Действительно, все сценографические указания, которые Державин дает в своих ремарках, чрезвычайно подробны. Сложность декораций и частая их смена вполне соответствуют мировой театральной моде этого времени, связанной с господством на европейской сцене жанра мелодрамы[104]. Но особое внимание автор уделяет освещению[105]. Приведем лишь одно из подобных описаний, предваряющих восьмое явление пьесы[106]:
С сим словом роща и замок освещаются, из коих последний, подобно транспаранту, сквозь сияет; посередине рощи ели и сосны исчезают, а появляется тут в стороне софа. По оставшимся деревьям кругом сидят амуры с колчанами. С крыльца дома сходят Сильфы, Сильфиды, Нимфы, Сатиры и прочие духи, которые в балете представлют увеселение Армиды с Ринальдом.
(курсив мой
[107]. — Т.С.).
Именно разнообразные световые эффекты призваны создать на сцене «виды самого волшебства», о которых Державин говорит в своем предисловии к «Пожарскому…». Впрочем, световыми эффектами волшебство в «Пожарском…» не ограничивается. Вот как поэт комментирует созданный им образ Марины Мнишек[108]:
…когда Марина, после содержания ея в Ярославле под присмотром, быв безвредно освобождена, прибегла еще к разным проискам, признавая нескольких самозванцев Лжедмитрием, мужем своим, имела с ними любовные обращения и, добиваясь всеми мерами престола, переезжала из места в место, переодеваясь иногда в мужское воинское платье и, садясь на коня, пускалась в опасности: то как не изобразить в ней предприимчивую, властолюбивую, хитрую прелестницу и чародейку, каковую и предание ее называет?

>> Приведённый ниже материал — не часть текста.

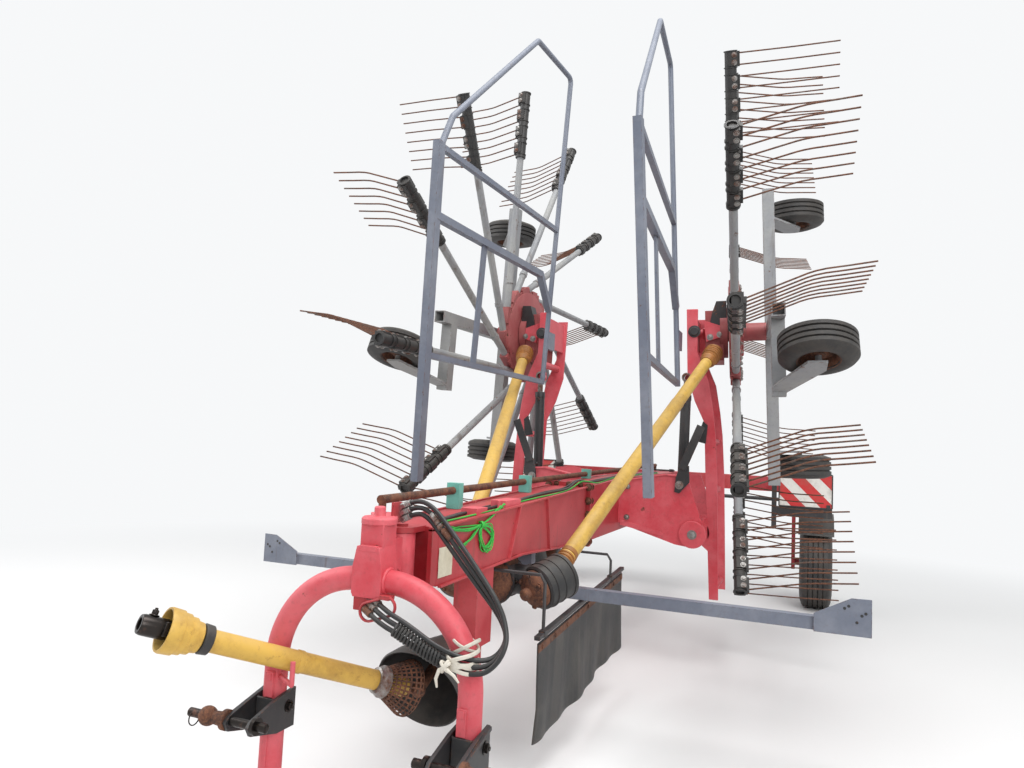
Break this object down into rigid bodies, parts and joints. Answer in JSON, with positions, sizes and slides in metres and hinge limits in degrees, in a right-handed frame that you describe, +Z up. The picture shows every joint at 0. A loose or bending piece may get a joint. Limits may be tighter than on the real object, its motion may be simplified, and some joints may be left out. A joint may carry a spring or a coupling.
{
  "type": "twin-rotor rotary rake",
  "caption": "Trailed twin-rotor hay rake folded for the road, with arch hitch, steered rear axle, folding booms, guards and a side swath curtain.",
  "frame": {"origin": "on the floor, under the middle of the machine's outer box", "axes": "+X to the right seen from the front, +Y rearwards along the main beam, +Z up"},
  "size_m": [3.0463, 6.0969, 3.8955],
  "materials": {
    "black_paint": "worn satin",
    "black_plastic": "weathered",
    "bright_steel": "worn",
    "curtain_cloth": "coated",
    "faded_red_paint": "chalky",
    "grey_paint": "worn satin",
    "hose_rubber": "satin",
    "red_paint": "worn gloss",
    "rusty_steel": "rusty",
    "rusty_tine": "rusty",
    "sign_sheet": "striped red and white",
    "turquoise_plastic": "satin",
    "tyre_rubber": "dusty",
    "yellow_guard": "weathered"
  },
  "bodies": {
    "frame": {"main_beam": "red_paint", "rear_beam": "red_paint", "boom_brackets": "red_paint", "jack": "red_paint", "gearbox": "rusty_steel", "gearbox_guard": "black_plastic", "cross_bar": "grey_paint", "curtain_rail": "black_paint", "curtain": "curtain_cloth", "rod_guides": "turquoise_plastic", "axle_beam": "red_paint", "sign_boards": "sign_sheet"},
    "headstock": {"arch": "faded_red_paint", "king_head": "faded_red_paint", "link_brackets": "black_paint", "hose_outer": "hose_rubber", "hose_middle": "hose_rubber", "hose_inner": "hose_rubber"},
    "front_shaft": {"front_shaft": "yellow_guard", "front_cone": "rusty_steel"},
    "steering_rod": {"steering_rod": "rusty_steel"},
    "steer_crank": {"steer_crank": "black_paint"},
    "tie_rod": {"tie_rod": "black_paint"},
    "knuckle_right": {"knuckle_right": "red_paint", "mudguard_right": "black_plastic"},
    "road_wheel_right": {"tyre_right": "tyre_rubber", "rim_right": "rusty_steel"},
    "boom_right": {"boom_right": "red_paint", "guard_right": "grey_paint"},
    "rotor_frame_right": {"rotor_head_right": "red_paint", "carriage_right": "grey_paint"},
    "rotor_right": {"rotor_hub_right": "red_paint", "rotor_tines_right": "rusty_tine"},
    "rotor_wheel_low_right": {"rotor_wheel_low_right": "tyre_rubber"},
    "rotor_wheel_high_right": {"rotor_wheel_high_right": "tyre_rubber"},
    "rotor_wheel_front_right": {"rotor_wheel_front_right": "tyre_rubber"},
    "drive_cross_right": {"drive_cross_right": "bright_steel"},
    "drive_outer_right": {"drive_outer_right": "yellow_guard"},
    "drive_inner_right": {"drive_inner_right": "yellow_guard"},
    "cylinder_barrel_right": {"cylinder_barrel_right": "black_paint"},
    "cylinder_rod_right": {"cylinder_rod_right": "bright_steel"},
    "knuckle_left": {"knuckle_left": "red_paint", "mudguard_left": "black_plastic"},
    "road_wheel_left": {"tyre_left": "tyre_rubber", "rim_left": "rusty_steel"},
    "boom_left": {"boom_left": "red_paint", "guard_left": "grey_paint"},
    "rotor_frame_left": {"rotor_head_left": "red_paint", "carriage_left": "grey_paint"},
    "rotor_left": {"rotor_hub_left": "red_paint", "rotor_tines_left": "rusty_tine"},
    "rotor_wheel_low_left": {"rotor_wheel_low_left": "tyre_rubber"},
    "rotor_wheel_high_left": {"rotor_wheel_high_left": "tyre_rubber"},
    "rotor_wheel_front_left": {"rotor_wheel_front_left": "tyre_rubber"},
    "drive_cross_left": {"drive_cross_left": "bright_steel"},
    "drive_outer_left": {"drive_outer_left": "yellow_guard"},
    "drive_inner_left": {"drive_inner_left": "yellow_guard"},
    "cylinder_barrel_left": {"cylinder_barrel_left": "black_paint"},
    "cylinder_rod_left": {"cylinder_rod_left": "bright_steel"}
  },
  "joints": [
    {"name": "headstock_steer", "type": "hinge", "parent": "frame", "child": "headstock", "pos_m": [0, -2.4665, 1.02], "axis": [0, 0, 1], "range_deg": [-35, 35]},
    {"name": "front_shaft_swing", "type": "hinge", "parent": "frame", "child": "front_shaft", "pos_m": [-0.028, -2.2325, 0.44], "axis": [0.1272, -0.0764, 0.9889], "range_deg": [-24, 24]},
    {"name": "steering_rod_slide", "type": "slide", "parent": "frame", "child": "steering_rod", "axis": [0, 0.9999, 0.0138], "range_m": [-0.06, 0.06]},
    {"name": "steer_crank_turn", "type": "hinge", "parent": "frame", "child": "steer_crank", "pos_m": [0.072, 2.2515, 1.133], "axis": [0, 0, 1], "range_deg": [-22, 22]},
    {"name": "tie_rod_slide", "type": "slide", "parent": "frame", "child": "tie_rod", "axis": [1, 0, 0], "range_m": [-0.08, 0.08]},
    {"name": "knuckle_steer_right", "type": "hinge", "parent": "frame", "child": "knuckle_right", "pos_m": [1.19, 2.6635, 1.065], "axis": [0, 0, 1], "range_deg": [-20, 20]},
    {"name": "road_wheel_spin_right", "type": "hinge", "parent": "knuckle_right", "child": "road_wheel_right", "pos_m": [1.3, 2.6635, 0.385], "axis": [1, 0, 0], "continuous": true},
    {"name": "fold_right", "type": "hinge", "parent": "frame", "child": "boom_right", "pos_m": [0.575, 0.5135, 0.815], "axis": [0, 1, 0], "range_deg": [0, 90]},
    {"name": "rotor_level_right", "type": "hinge", "parent": "boom_right", "child": "rotor_frame_right", "pos_m": [0.6, 0.5135, 2.132], "axis": [0, 0.4104, -0.9119], "range_deg": [-0.5, 6]},
    {"name": "rotor_spin_right", "type": "hinge", "parent": "rotor_frame_right", "child": "rotor_right", "pos_m": [0.76421, 0.52816, 2.1386], "axis": [0.9952, 0.0888, 0.04], "continuous": true},
    {"name": "rotor_wheel_low_spin_right", "type": "hinge", "parent": "rotor_frame_right", "child": "rotor_wheel_low_right", "pos_m": [1.17766, 1.02026, 1.25829], "axis": [-0.04, -0.0018, 0.9992], "continuous": true},
    {"name": "rotor_wheel_high_spin_right", "type": "hinge", "parent": "rotor_frame_right", "child": "rotor_wheel_high_right", "pos_m": [1.10547, 1.01704, 3.06285], "axis": [-0.04, -0.0018, 0.9992], "continuous": true},
    {"name": "rotor_wheel_front_spin_right", "type": "hinge", "parent": "rotor_frame_right", "child": "rotor_wheel_front_right", "pos_m": [1.27667, -0.38033, 1.90528], "axis": [-0.0679, 0.339, 0.9383], "continuous": true},
    {"name": "drive_swing_right", "type": "hinge", "parent": "frame", "child": "drive_cross_right", "pos_m": [0.215, -1.5565, 0.74], "axis": [0, 1, 0], "range_deg": [-5, 75]},
    {"name": "drive_tilt_right", "type": "hinge", "parent": "drive_cross_right", "child": "drive_outer_right", "pos_m": [0.215, -1.5565, 0.74], "axis": [0.9419, 0, -0.3359], "range_deg": [-2, 6]},
    {"name": "drive_slide_right", "type": "slide", "parent": "drive_outer_right", "child": "drive_inner_right", "axis": [0.1936, 0.8172, 0.5429], "range_m": [-0.01, 0.14]},
    {"name": "cylinder_swing_right", "type": "hinge", "parent": "frame", "child": "cylinder_barrel_right", "pos_m": [0.49, 0.2185, 1.115], "axis": [0, 1, 0], "range_deg": [-5, 106]},
    {"name": "cylinder_slide_right", "type": "slide", "parent": "cylinder_barrel_right", "child": "cylinder_rod_right", "axis": [0.0146, 0, 0.9999], "range_m": [-0.01, 0.42]},
    {"name": "knuckle_steer_left", "type": "hinge", "parent": "frame", "child": "knuckle_left", "pos_m": [-1.19, 2.6635, 1.065], "axis": [0, 0, 1], "range_deg": [-20, 20]},
    {"name": "road_wheel_spin_left", "type": "hinge", "parent": "knuckle_left", "child": "road_wheel_left", "pos_m": [-1.3, 2.6635, 0.385], "axis": [1, 0, 0], "continuous": true},
    {"name": "fold_left", "type": "hinge", "parent": "frame", "child": "boom_left", "pos_m": [-0.575, 0.5135, 0.815], "axis": [0, -1, 0], "range_deg": [0, 90]},
    {"name": "rotor_level_left", "type": "hinge", "parent": "boom_left", "child": "rotor_frame_left", "pos_m": [-0.6, 0.5135, 2.132], "axis": [0, -0.4104, 0.9119], "range_deg": [-0.5, 6]},
    {"name": "rotor_spin_left", "type": "hinge", "parent": "rotor_frame_left", "child": "rotor_left", "pos_m": [-0.76421, 0.52816, 2.1386], "axis": [0.9952, -0.0888, -0.04], "continuous": true},
    {"name": "rotor_wheel_low_spin_left", "type": "hinge", "parent": "rotor_frame_left", "child": "rotor_wheel_low_left", "pos_m": [-1.17766, 1.02026, 1.25829], "axis": [-0.04, 0.0018, -0.9992], "continuous": true},
    {"name": "rotor_wheel_high_spin_left", "type": "hinge", "parent": "rotor_frame_left", "child": "rotor_wheel_high_left", "pos_m": [-1.10547, 1.01704, 3.06285], "axis": [-0.04, 0.0018, -0.9992], "continuous": true},
    {"name": "rotor_wheel_front_spin_left", "type": "hinge", "parent": "rotor_frame_left", "child": "rotor_wheel_front_left", "pos_m": [-1.27667, -0.38033, 1.90528], "axis": [-0.0679, -0.339, -0.9383], "continuous": true},
    {"name": "drive_swing_left", "type": "hinge", "parent": "frame", "child": "drive_cross_left", "pos_m": [-0.215, -1.5565, 0.74], "axis": [0, -1, 0], "range_deg": [-5, 75]},
    {"name": "drive_tilt_left", "type": "hinge", "parent": "drive_cross_left", "child": "drive_outer_left", "pos_m": [-0.215, -1.5565, 0.74], "axis": [0.9419, 0, 0.3359], "range_deg": [-2, 6]},
    {"name": "drive_slide_left", "type": "slide", "parent": "drive_outer_left", "child": "drive_inner_left", "axis": [-0.1936, 0.8172, 0.5429], "range_m": [-0.01, 0.14]},
    {"name": "cylinder_swing_left", "type": "hinge", "parent": "frame", "child": "cylinder_barrel_left", "pos_m": [-0.49, 0.2185, 1.115], "axis": [0, -1, 0], "range_deg": [-5, 106]},
    {"name": "cylinder_slide_left", "type": "slide", "parent": "cylinder_barrel_left", "child": "cylinder_rod_left", "axis": [-0.0146, 0, 0.9999], "range_m": [-0.01, 0.42]}
  ],
  "couplings": [
    {"joint": "front_shaft_swing", "follows": "headstock_steer", "ratio": 0.62},
    {"joint": "steering_rod_slide", "follows": "headstock_steer", "m_per_rad": -0.078},
    {"joint": "steer_crank_turn", "follows": "headstock_steer", "ratio": 0.52},
    {"joint": "tie_rod_slide", "follows": "headstock_steer", "m_per_rad": -0.105},
    {"joint": "knuckle_steer_right", "follows": "headstock_steer", "ratio": -0.5},
    {"joint": "rotor_level_right", "follows": "fold_right", "ratio": 0.062107},
    {"joint": "drive_swing_right", "follows": "fold_right", "ratio": 0.77696},
    {"joint": "drive_tilt_right", "follows": "fold_right", "ratio": 0.044918},
    {"joint": "drive_slide_right", "follows": "fold_right", "m_per_rad": 0.077136},
    {"joint": "cylinder_swing_right", "follows": "fold_right", "ratio": 1.1227},
    {"joint": "cylinder_slide_right", "follows": "fold_right", "m_per_rad": 0.25995},
    {"joint": "knuckle_steer_left", "follows": "headstock_steer", "ratio": -0.5},
    {"joint": "rotor_level_left", "follows": "fold_left", "ratio": 0.062107},
    {"joint": "drive_swing_left", "follows": "fold_left", "ratio": 0.77696},
    {"joint": "drive_tilt_left", "follows": "fold_left", "ratio": 0.044918},
    {"joint": "drive_slide_left", "follows": "fold_left", "m_per_rad": 0.077136},
    {"joint": "cylinder_swing_left", "follows": "fold_left", "ratio": 1.1227},
    {"joint": "cylinder_slide_left", "follows": "fold_left", "m_per_rad": 0.25995}
  ]
}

Державин так и представляет Марину в списке действующих лиц, предваряющем текст пьесы: «жена Лжедмитрия, чародейка». Эта мелкая, на первый взгляд, деталь представляется нам принципиально важной: в державинской картине мира описываемого периода лишь волшебство способно управлять историческим процессом, а значит — и объяснять его современникам и потомкам[109]. Логика уступает место магии. «Чародейка» Марина Мнишек на протяжении всего действия «Пожарского…» играет на волшебной цитре. «Непостижный Волхв» из заключительных строф «Фонаря» обращает «единым перстом круг планет» и призывает людей «мечтами быть иль зреть мечты».